▶ _What needs to be done_:
Write each line out exactly, leaving none out.

▶ _Raw records_:

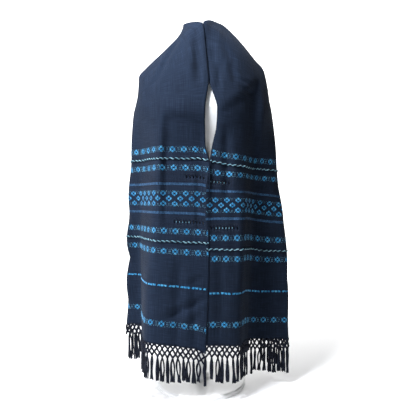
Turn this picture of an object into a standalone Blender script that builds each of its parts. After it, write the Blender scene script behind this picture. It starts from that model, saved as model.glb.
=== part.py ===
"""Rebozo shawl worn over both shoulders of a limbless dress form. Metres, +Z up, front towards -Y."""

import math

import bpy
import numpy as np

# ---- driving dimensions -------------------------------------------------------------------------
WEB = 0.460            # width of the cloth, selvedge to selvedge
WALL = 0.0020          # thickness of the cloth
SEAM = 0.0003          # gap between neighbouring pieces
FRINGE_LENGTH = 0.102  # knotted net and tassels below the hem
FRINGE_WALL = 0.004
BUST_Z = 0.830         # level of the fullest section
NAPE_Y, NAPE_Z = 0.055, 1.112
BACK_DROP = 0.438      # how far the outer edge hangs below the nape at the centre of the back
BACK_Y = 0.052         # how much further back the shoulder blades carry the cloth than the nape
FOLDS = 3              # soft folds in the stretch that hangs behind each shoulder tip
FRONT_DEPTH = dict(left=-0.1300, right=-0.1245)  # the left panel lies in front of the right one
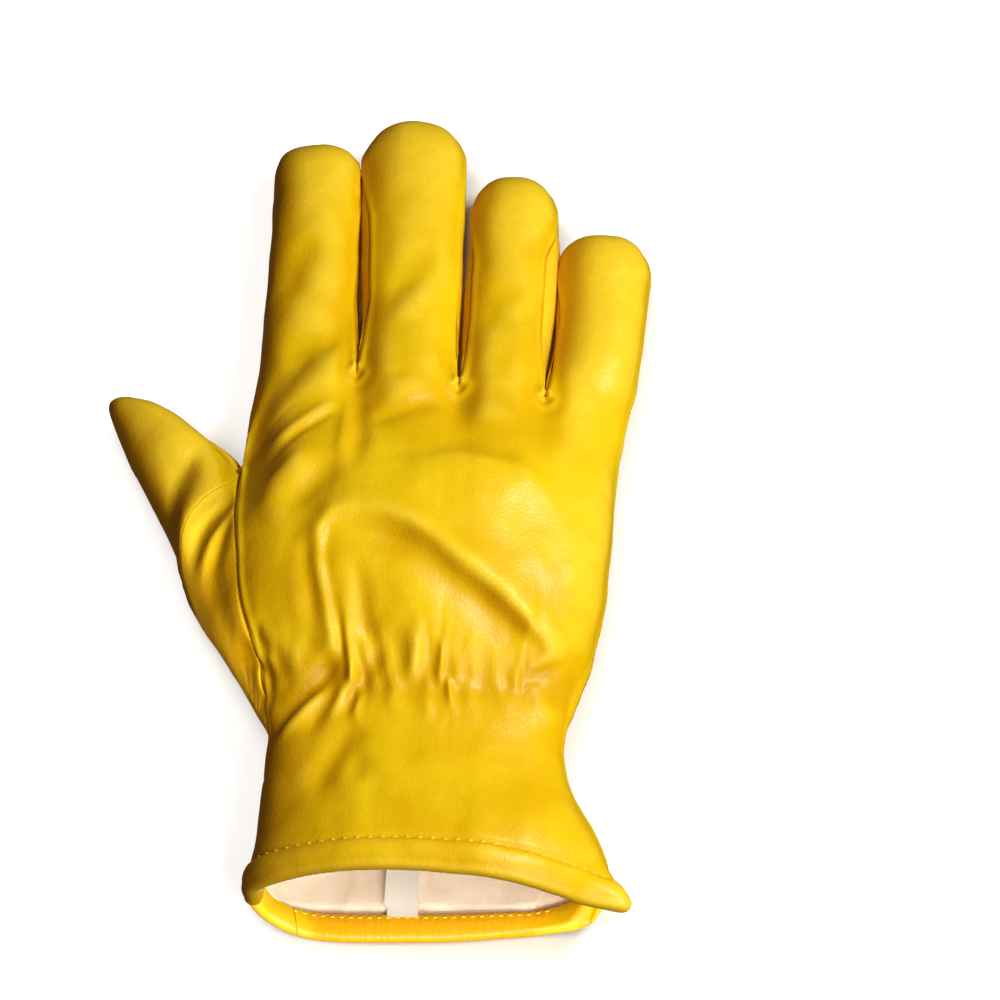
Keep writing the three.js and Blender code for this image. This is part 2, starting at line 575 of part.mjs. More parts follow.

▶ _The result_:
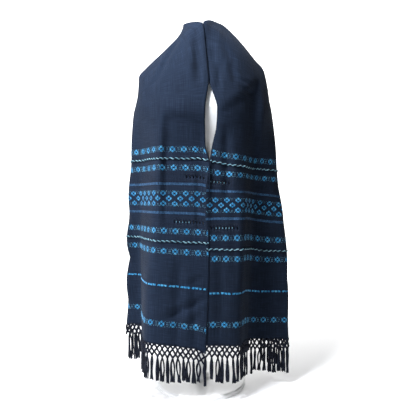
Turn this picture of an object into a standalone Blender script that builds each of its parts. After it, write the Blender scene script behind this picture. It starts from that model, saved as model.glb.
=== part.py ===
"""Rebozo shawl worn over both shoulders of a limbless dress form. Metres, +Z up, front towards -Y."""

import math

import bpy
import numpy as np

# ---- driving dimensions -------------------------------------------------------------------------
WEB = 0.460            # width of the cloth, selvedge to selvedge
WALL = 0.0020          # thickness of the cloth
SEAM = 0.0003          # gap between neighbouring pieces
FRINGE_LENGTH = 0.102  # knotted net and tassels below the hem
FRINGE_WALL = 0.004
BUST_Z = 0.830         # level of the fullest section
NAPE_Y, NAPE_Z = 0.055, 1.112
BACK_DROP = 0.438      # how far the outer edge hangs below the nape at the centre of the back
BACK_Y = 0.052         # how much further back the shoulder blades carry the cloth than the nape
FOLDS = 3              # soft folds in the stretch that hangs behind each shoulder tip
FRONT_DEPTH = dict(left=-0.1300, right=-0.1245)  # the left panel lies in front of the right one
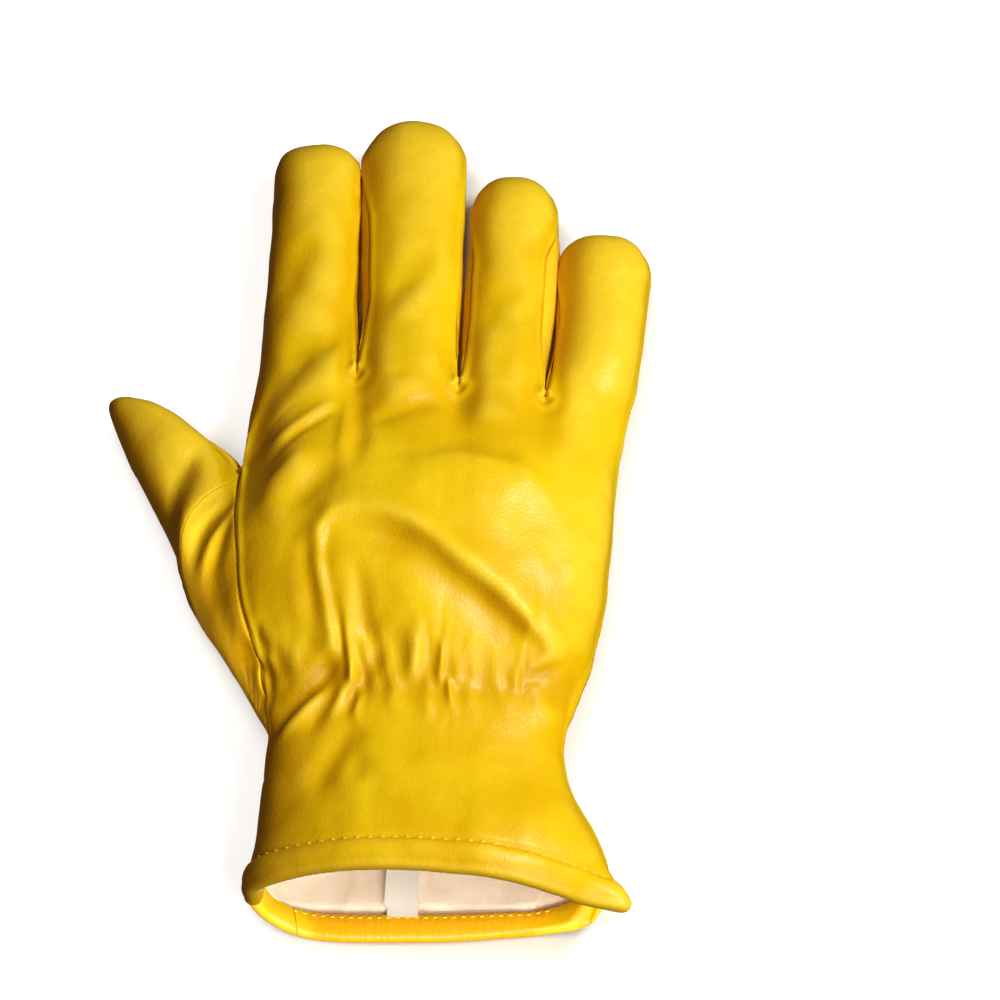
Keep writing the three.js and Blender code for this image. This is part 2, starting at line 575 of part.mjs. More parts follow.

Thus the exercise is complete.